Overview

Given \(N\) seats arranged in a row, under the constraint that no three consecutive seats are all occupied, we want to seat as many new people as possible in the empty seats. We use dynamic programming (DP) to find the maximum number of people.

Analysis

Key Insight

The key point of this problem is the constraint that “no three consecutive seats may all be \(1\).” When deciding whether to seat someone in seat \(i\), the decision depends only on the states of the two immediately preceding seats.

Specifically, as long as seats \(i-2, i-1, i\) are not all \(1\), whether we can set seat \(i\) to \(1\) depends only on the states of seats \(i-2\) and \(i-1\).

Problem with the Naive Approach

Enumerating all empty seats and trying all patterns (\(2^{(\text{number of empty seats})}\) possibilities) is far too slow since \(N\) can be up to \(2 \times 10^5\).

Solution Strategy

Since only the states of the two preceding seats matter, we can solve this with a DP with very few states. The state of the two preceding seats is represented by the pair \((T_{i-2}, T_{i-1})\), and since each value is either \(0\) or \(1\), there are only \(4\) states: \((0,0), (0,1), (1,0), (1,1)\).

Algorithm

1. DP Definition: Let \(dp[(a, b)]\) be “the maximum number of newly seated people when all seats up to the current one have been processed and the states of the last two seats are \((a, b)\).”

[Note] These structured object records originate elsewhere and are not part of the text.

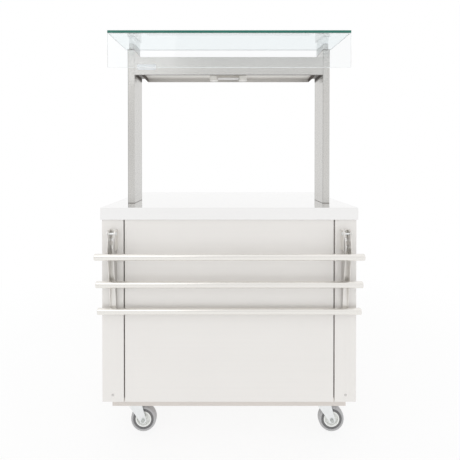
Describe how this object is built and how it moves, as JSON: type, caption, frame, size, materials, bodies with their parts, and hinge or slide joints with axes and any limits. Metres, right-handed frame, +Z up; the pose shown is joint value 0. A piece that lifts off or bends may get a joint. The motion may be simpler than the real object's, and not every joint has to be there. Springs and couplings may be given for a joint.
{
  "type": "mobile serving counter",
  "caption": "Stainless serving counter on castors with a folding tray slide, rear doors and a gantry that holds a lamp canopy and a glass screen.",
  "frame": {"origin": "on the floor under the middle of the whole outline, tray slide folded and door handles included", "axes": "+Z up; -Y towards the customer, who faces the tray slide; +X to the customer's right"},
  "size_m": [0.97, 0.7348, 1.5731],
  "materials": {
    "steel_sheet": "satin brushed",
    "steel_frame": "satin brushed, folded",
    "steel_tube": "bright satin",
    "zinc_plate": "zinc plated",
    "clear_glass": "clear with green edges",
    "clear_seal": "clear pad and bond",
    "grey_rubber": "smooth non-marking",
    "white_core": "moulded",
    "ceramic": "white ceramic",
    "core_board": "raw board",
    "black_plastic": "moulded",
    "lamp_glass": "clear tube"
  },
  "bodies": {
    "counter": {"worktop": "steel_sheet", "worktop_core": "core_board", "side_panel_left": "steel_sheet", "side_panel_right": "steel_sheet", "front_panel": "steel_sheet", "front_stiles": "steel_frame", "base_rails": "steel_sheet", "bottom_shelf": "steel_sheet", "middle_shelf": "steel_sheet", "shelf_runners": "steel_frame", "rear_top_rail": "steel_sheet", "door_hinge_pins": "zinc_plate", "door_catches": "steel_frame", "tray_bracket_left": "steel_frame", "tray_bracket_right": "steel_frame", "bracket_bolts": "zinc_plate", "tray_pins": "zinc_plate", "post_left": "steel_sheet", "post_right": "steel_sheet", "canopy_housing": "steel_sheet", "canopy_ceiling": "steel_sheet", "canopy_brackets": "steel_frame", "lamp_holders": "ceramic", "lamp_tube": "lamp_glass", "switch_body": "black_plastic", "cable_gland": "black_plastic", "glass_supports": "steel_sheet", "top_glass": "clear_glass", "front_glass": "clear_glass", "glass_seats": "clear_seal", "castor_plates": "zinc_plate"},
    "tray_slide": {"tray_arm_left": "steel_frame", "tray_arm_right": "steel_frame", "tray_tube_top": "steel_tube", "tray_tube_middle": "steel_tube", "tray_tube_bottom": "steel_tube", "tray_tube_caps": "steel_tube"},
    "door_on_left": {"left_door": "steel_sheet", "left_door_handle": "zinc_plate"},
    "door_on_right": {"right_door": "steel_sheet", "right_door_handle": "zinc_plate"},
    "rocker": {"switch_rocker": "black_plastic"},
    "castor_front_left": {"fork_front_left": "zinc_plate", "axle_front_left": "zinc_plate"},
    "wheel_front_left": {"core_front_left": "white_core", "tyre_front_left": "grey_rubber"},
    "castor_front_right": {"fork_front_right": "zinc_plate", "axle_front_right": "zinc_plate"},
    "wheel_front_right": {"core_front_right": "white_core", "tyre_front_right": "grey_rubber"},
    "castor_rear_left": {"fork_rear_left": "zinc_plate", "axle_rear_left": "zinc_plate"},
    "wheel_rear_left": {"core_rear_left": "white_core", "tyre_rear_left": "grey_rubber"},
    "pedal_left": {"brake_pedal_left": "steel_frame"},
    "castor_rear_right": {"fork_rear_right": "zinc_plate", "axle_rear_right": "zinc_plate"},
    "wheel_rear_right": {"core_rear_right": "white_core", "tyre_rear_right": "grey_rubber"},
    "pedal_right": {"brake_pedal_right": "steel_frame"}
  },
  "joints": [
    {"name": "tray_fold", "type": "hinge", "parent": "counter", "child": "tray_slide", "pos_m": [0, -0.32657, 0.806], "axis": [-1, 0, 0], "range_deg": [0, 98.8]},
    {"name": "left_door_swing", "type": "hinge", "parent": "counter", "child": "door_on_left", "pos_m": [-0.4385, 0.32843, 0.1795], "axis": [0, 0, 1], "range_deg": [0, 90]},
    {"name": "right_door_swing", "type": "hinge", "parent": "counter", "child": "door_on_right", "pos_m": [0.4385, 0.32843, 0.1795], "axis": [0, 0, -1], "range_deg": [0, 90]},
    {"name": "rocker_tip", "type": "hinge", "parent": "counter", "child": "rocker", "pos_m": [0.297, -0.03857, 1.467], "axis": [-1, 0, 0], "range_deg": [0, 16]},
    {"name": "swivel_front_left", "type": "hinge", "parent": "counter", "child": "castor_front_left", "pos_m": [-0.373, -0.21457, 0.128], "axis": [0, 0, 1], "continuous": true},
    {"name": "roll_front_left", "type": "hinge", "parent": "castor_front_left", "child": "wheel_front_left", "pos_m": [-0.339, -0.21457, 0.05], "axis": [0, 1, 0], "continuous": true},
    {"name": "swivel_front_right", "type": "hinge", "parent": "counter", "child": "castor_front_right", "pos_m": [0.373, -0.21457, 0.128], "axis": [0, 0, 1], "continuous": true},
    {"name": "roll_front_right", "type": "hinge", "parent": "castor_front_right", "child": "wheel_front_right", "pos_m": [0.407, -0.21457, 0.05], "axis": [0, 1, 0], "continuous": true},
    {"name": "swivel_rear_left", "type": "hinge", "parent": "counter", "child": "castor_rear_left", "pos_m": [-0.373, 0.24543, 0.128], "axis": [0, 0, 1], "continuous": true},
    {"name": "roll_rear_left", "type": "hinge", "parent": "castor_rear_left", "child": "wheel_rear_left", "pos_m": [-0.339, 0.24543, 0.05], "axis": [0, 1, 0], "continuous": true},
    {"name": "pedal_press_left", "type": "hinge", "parent": "castor_rear_left", "child": "pedal_left", "pos_m": [-0.349, 0.24543, 0.104], "axis": [0, 1, 0], "range_deg": [0, 10]},
    {"name": "swivel_rear_right", "type": "hinge", "parent": "counter", "child": "castor_rear_right", "pos_m": [0.373, 0.24543, 0.128], "axis": [0, 0, 1], "continuous": true},
    {"name": "roll_rear_right", "type": "hinge", "parent": "castor_rear_right", "child": "wheel_rear_right", "pos_m": [0.407, 0.24543, 0.05], "axis": [0, 1, 0], "continuous": true},
    {"name": "pedal_press_right", "type": "hinge", "parent": "castor_rear_right", "child": "pedal_right", "pos_m": [0.397, 0.24543, 0.104], "axis": [0, 1, 0], "range_deg": [0, 10]}
  ]
}
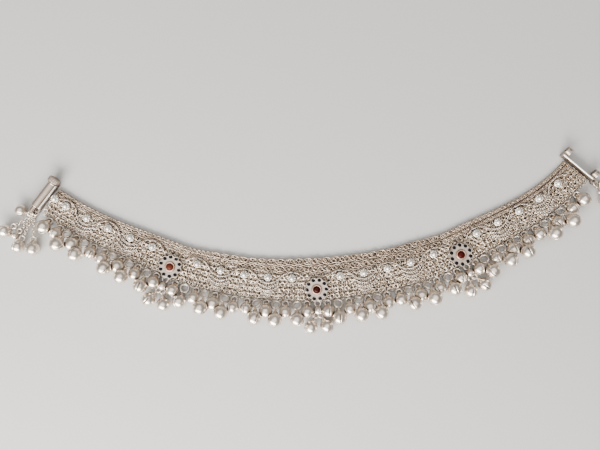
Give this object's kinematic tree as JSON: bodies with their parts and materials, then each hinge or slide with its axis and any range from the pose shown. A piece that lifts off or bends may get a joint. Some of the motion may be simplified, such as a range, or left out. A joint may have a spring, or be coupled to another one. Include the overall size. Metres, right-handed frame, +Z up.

2. Initial State: Before processing any seats, we use a virtual state \((0, 0)\) and initialize \(dp[(0, 0)] = 0\).

3. Transition: When processing seat \(i\):

   • If \(S_i = 1\) (already occupied): only \(T_i = 1\) is possible.
   • If \(S_i = 0\) (empty): two choices — \(T_i = 0\) (leave empty) or \(T_i = 1\) (seat a new person).

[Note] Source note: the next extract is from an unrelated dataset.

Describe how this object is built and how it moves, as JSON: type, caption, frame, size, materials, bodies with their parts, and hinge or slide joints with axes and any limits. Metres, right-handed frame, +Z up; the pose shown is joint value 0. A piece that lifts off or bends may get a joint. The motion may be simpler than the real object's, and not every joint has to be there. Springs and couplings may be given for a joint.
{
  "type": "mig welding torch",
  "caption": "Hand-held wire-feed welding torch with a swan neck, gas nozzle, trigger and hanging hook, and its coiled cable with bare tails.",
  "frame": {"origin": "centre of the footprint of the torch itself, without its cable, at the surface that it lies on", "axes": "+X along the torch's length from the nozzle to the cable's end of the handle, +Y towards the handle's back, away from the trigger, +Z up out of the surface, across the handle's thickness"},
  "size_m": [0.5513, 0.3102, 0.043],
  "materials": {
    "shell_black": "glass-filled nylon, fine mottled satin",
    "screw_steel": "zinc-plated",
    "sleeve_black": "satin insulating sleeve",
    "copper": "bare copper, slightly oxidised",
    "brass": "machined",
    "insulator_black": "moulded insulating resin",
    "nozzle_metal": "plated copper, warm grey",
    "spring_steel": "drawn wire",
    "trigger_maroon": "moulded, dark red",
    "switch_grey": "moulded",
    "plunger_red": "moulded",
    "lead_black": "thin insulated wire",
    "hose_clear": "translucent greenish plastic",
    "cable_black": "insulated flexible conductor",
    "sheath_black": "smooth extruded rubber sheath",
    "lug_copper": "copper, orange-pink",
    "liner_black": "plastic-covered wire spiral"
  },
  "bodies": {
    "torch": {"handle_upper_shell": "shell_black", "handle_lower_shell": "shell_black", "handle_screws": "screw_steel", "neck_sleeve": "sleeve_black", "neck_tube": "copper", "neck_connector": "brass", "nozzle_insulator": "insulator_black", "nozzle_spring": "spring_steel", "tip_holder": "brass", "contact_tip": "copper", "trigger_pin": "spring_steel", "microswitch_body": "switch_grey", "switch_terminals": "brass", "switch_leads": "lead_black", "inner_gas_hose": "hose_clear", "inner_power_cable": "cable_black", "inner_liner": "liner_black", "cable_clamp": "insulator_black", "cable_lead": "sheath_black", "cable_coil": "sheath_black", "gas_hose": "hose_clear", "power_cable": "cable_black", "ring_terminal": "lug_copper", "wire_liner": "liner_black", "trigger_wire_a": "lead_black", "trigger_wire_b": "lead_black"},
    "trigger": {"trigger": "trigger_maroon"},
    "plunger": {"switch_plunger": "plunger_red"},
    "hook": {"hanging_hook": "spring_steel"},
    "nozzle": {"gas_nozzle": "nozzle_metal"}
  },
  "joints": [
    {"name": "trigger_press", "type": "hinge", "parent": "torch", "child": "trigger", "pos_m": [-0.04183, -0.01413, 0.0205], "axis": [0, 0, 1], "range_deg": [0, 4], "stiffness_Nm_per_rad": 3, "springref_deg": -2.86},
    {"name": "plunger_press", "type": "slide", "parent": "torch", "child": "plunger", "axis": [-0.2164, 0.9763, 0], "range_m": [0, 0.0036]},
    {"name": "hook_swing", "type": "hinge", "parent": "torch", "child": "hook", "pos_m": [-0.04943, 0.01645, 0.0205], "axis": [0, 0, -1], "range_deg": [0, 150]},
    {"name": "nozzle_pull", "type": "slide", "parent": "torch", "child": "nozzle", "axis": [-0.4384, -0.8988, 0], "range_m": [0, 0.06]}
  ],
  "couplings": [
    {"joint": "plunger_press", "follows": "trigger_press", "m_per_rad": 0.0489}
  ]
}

For each state \((a, b)\) and choice \(t = T_i\), if \(a = 1\) and \(b = 1\) and \(t = 1\), this violates the constraint, so we skip it. If there is no violation, we transition to the new state \((b, t)\) and add the number of newly seated people \(t - S_i\) (\(1\) when \(S_i = 0\) and \(t = 1\), \(0\) otherwise).

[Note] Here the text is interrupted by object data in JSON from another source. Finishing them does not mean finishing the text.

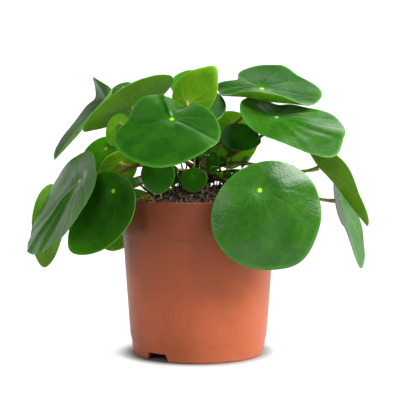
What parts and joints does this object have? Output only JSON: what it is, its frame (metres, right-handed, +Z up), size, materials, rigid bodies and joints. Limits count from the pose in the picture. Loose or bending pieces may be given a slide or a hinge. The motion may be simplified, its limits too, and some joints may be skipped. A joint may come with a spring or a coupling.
{
  "type": "potted pilea plant",
  "caption": "Potted pilea houseplant with round glossy green shield-shaped leaves on long thin stalks, standing in a tapered terracotta-coloured plastic nursery pot filled with soil.",
  "frame": {"origin": "centre of the pot's foot on the surface it stands on, which is also the bottom centre of the whole plant's box within its tolerance", "axes": "+Z up along the pot's axis, -Y towards the front of the plant, +X to the right seen from the front"},
  "size_m": [0.2612, 0.1741, 0.2257],
  "materials": {
    "pot_plastic": "satin",
    "potting_soil": "matte",
    "stem_bark": "matte",
    "leaf_blade": "satin",
    "young_leaf": "satin",
    "leaf_stalk": "satin",
    "sprout_leaf": "matte"
  },
  "bodies": {
    "root": {"pot": "pot_plastic", "soil": "potting_soil", "main_stem": "stem_bark", "sprout": "sprout_leaf", "leaf_front": "leaf_blade", "stalk_front": "leaf_stalk", "leaf_front_right": "leaf_blade", "stalk_front_right": "leaf_stalk", "leaf_left_outer": "leaf_blade", "stalk_left_outer": "leaf_stalk", "leaf_left_cupped": "leaf_blade", "stalk_left_cupped": "leaf_stalk", "leaf_top_left": "leaf_blade", "stalk_top_left": "leaf_stalk", "leaf_left_folded": "leaf_blade", "stalk_left_folded": "leaf_stalk", "leaf_top_right": "leaf_blade", "stalk_top_right": "leaf_stalk", "leaf_right_upper": "leaf_blade", "stalk_right_upper": "leaf_stalk", "leaf_right_drooping": "leaf_blade", "stalk_right_drooping": "leaf_stalk", "leaf_right_low": "leaf_blade", "stalk_right_low": "leaf_stalk", "leaf_crown_young": "young_leaf", "stalk_crown_young": "leaf_stalk", "leaf_crown_back": "young_leaf", "stalk_crown_back": "leaf_stalk", "leaf_crown_right": "leaf_blade", "stalk_crown_right": "leaf_stalk", "leaf_small_right": "leaf_blade", "stalk_small_right": "leaf_stalk", "leaf_behind_right": "young_leaf", "stalk_behind_right": "leaf_stalk", "leaf_low_front": "leaf_blade", "stalk_low_front": "leaf_stalk", "leaf_low_middle": "leaf_blade", "stalk_low_middle": "leaf_stalk", "leaf_low_right": "leaf_blade", "stalk_low_right": "leaf_stalk", "leaf_left_back": "young_leaf", "stalk_left_back": "leaf_stalk", "leaf_left_inner": "young_leaf", "stalk_left_inner": "leaf_stalk", "leaf_left_low": "leaf_blade", "stalk_left_low": "leaf_stalk", "leaf_rim_left": "leaf_blade", "stalk_rim_left": "leaf_stalk", "leaf_top_small": "leaf_blade", "stalk_top_small": "leaf_stalk", "leaf_shaded": "young_leaf", "stalk_shaded": "leaf_stalk", "leaf_back_left": "leaf_blade", "stalk_back_left": "leaf_stalk", "leaf_back_right": "leaf_blade", "stalk_back_right": "leaf_stalk", "leaf_back_low": "leaf_blade", "stalk_back_low": "leaf_stalk", "leaf_back_upper": "leaf_blade", "stalk_back_upper": "leaf_stalk"}
  },
  "joints": []
}
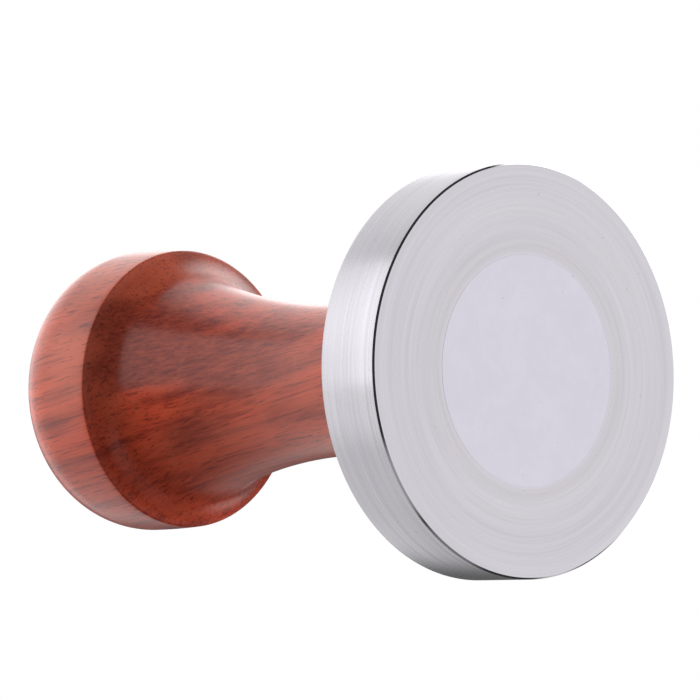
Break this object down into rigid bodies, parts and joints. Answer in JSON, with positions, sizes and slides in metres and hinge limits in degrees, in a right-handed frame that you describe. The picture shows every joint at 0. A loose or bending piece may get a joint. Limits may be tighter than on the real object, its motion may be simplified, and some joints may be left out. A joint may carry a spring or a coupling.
{
  "type": "espresso tamper",
  "caption": "Espresso tamper with a flat round steel base and a turned wooden handle that unscrews from a threaded stud.",
  "frame": {"origin": "middle of the tamping face, at the bottom", "axes": "+Z along the handle's axis, from the tamping face to the crown"},
  "size_m": [0.058, 0.058, 0.0928],
  "materials": {
    "turned_steel": "fine turned",
    "stud_steel": "rolled thread",
    "washer_fibre": "matte",
    "insert_brass": "machined",
    "handle_wood": "satin lacquer"
  },
  "bodies": {
    "base": {"base_disc": "turned_steel", "stud": "stud_steel"},
    "washer": {"washer": "washer_fibre"},
    "handle": {"handle": "handle_wood", "threaded_insert": "insert_brass"}
  },
  "joints": [
    {"name": "handle_lift", "type": "slide", "parent": "base", "child": "washer", "axis": [0, 0, 1], "range_m": [0, 0.00875]},
    {"name": "handle_turn", "type": "hinge", "parent": "washer", "child": "handle", "pos_m": [0, 0, 0.0141], "axis": [0, 0, 1], "range_deg": [0, 2520]}
  ],
  "couplings": [
    {"joint": "handle_lift", "follows": "handle_turn", "m_per_rad": 0.00019894}
  ]
}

1. Answer: The maximum value among all \(dp\) entries after processing all seats is the answer.

Concrete Example

Consider \(N = 5, S = [0, 1, 0, 0, 1]\).

• Seat 1: Empty, so we can choose \(0\) or \(1\) → choose \(1\)
• Seat 2: Already \(1\) → stays \(1\)
• Seat 3: Empty, but seats 1 and 2 are \((1,1)\), so we cannot set it to \(1\) → \(0\)
• Seat 4: Empty, preceding seats are \((1,0)\), so we can set it to \(1\) → \(1\)
• Seat 5: Already \(1\), preceding seats are \((0,1)\), so OK → \(1\)

Result: \(T = [1, 1, 0, 1, 1]\), number of newly seated people is \(2\).

Complexity

• Time complexity: \(O(N)\) — At each seat, the number of states is at most \(4\) and the number of choices is at most \(2\), so each step is \(O(1)\).
• Space complexity: \(O(1)\) — The DP table always has at most \(4\) entries. (Storing the input requires \(O(N)\).)

Implementation Notes

• By managing the DP states with a dictionary (a, b) -> maximum number of newly seated people, we can take advantage of the small number of states for a simple implementation.

• By introducing the virtual initial state \((0, 0)\), we avoid special-casing the processing of the first elements of the array.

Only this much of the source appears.